Your task is to output the data exactly as it stands.

Start of DATA SHOWN

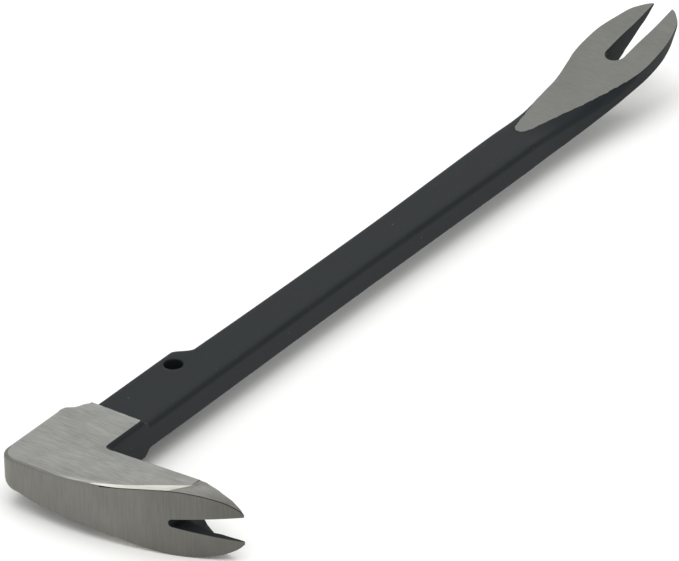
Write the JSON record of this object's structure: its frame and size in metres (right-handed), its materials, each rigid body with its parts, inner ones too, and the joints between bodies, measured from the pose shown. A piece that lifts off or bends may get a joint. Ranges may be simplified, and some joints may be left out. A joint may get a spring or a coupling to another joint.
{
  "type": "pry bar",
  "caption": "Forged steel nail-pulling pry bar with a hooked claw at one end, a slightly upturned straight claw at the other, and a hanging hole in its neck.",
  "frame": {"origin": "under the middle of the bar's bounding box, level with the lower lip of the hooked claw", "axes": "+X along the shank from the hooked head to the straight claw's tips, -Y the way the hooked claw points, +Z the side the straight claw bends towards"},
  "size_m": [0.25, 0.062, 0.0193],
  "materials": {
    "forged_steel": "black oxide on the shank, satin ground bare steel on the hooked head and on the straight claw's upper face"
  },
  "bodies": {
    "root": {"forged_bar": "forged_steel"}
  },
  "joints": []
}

End of DATA SHOWN

● EXERCISE RESPONSE
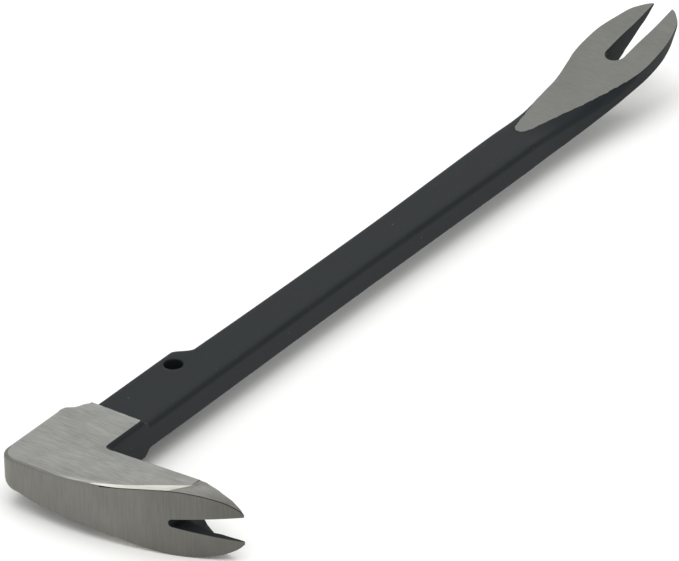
Write the JSON record of this object's structure: its frame and size in metres (right-handed), its materials, each rigid body with its parts, inner ones too, and the joints between bodies, measured from the pose shown. A piece that lifts off or bends may get a joint. Ranges may be simplified, and some joints may be left out. A joint may get a spring or a coupling to another joint.
{
  "type": "pry bar",
  "caption": "Forged steel nail-pulling pry bar with a hooked claw at one end, a slightly upturned straight claw at the other, and a hanging hole in its neck.",
  "frame": {"origin": "under the middle of the bar's bounding box, level with the lower lip of the hooked claw", "axes": "+X along the shank from the hooked head to the straight claw's tips, -Y the way the hooked claw points, +Z the side the straight claw bends towards"},
  "size_m": [0.25, 0.062, 0.0193],
  "materials": {
    "forged_steel": "black oxide on the shank, satin ground bare steel on the hooked head and on the straight claw's upper face"
  },
  "bodies": {
    "root": {"forged_bar": "forged_steel"}
  },
  "joints": []
}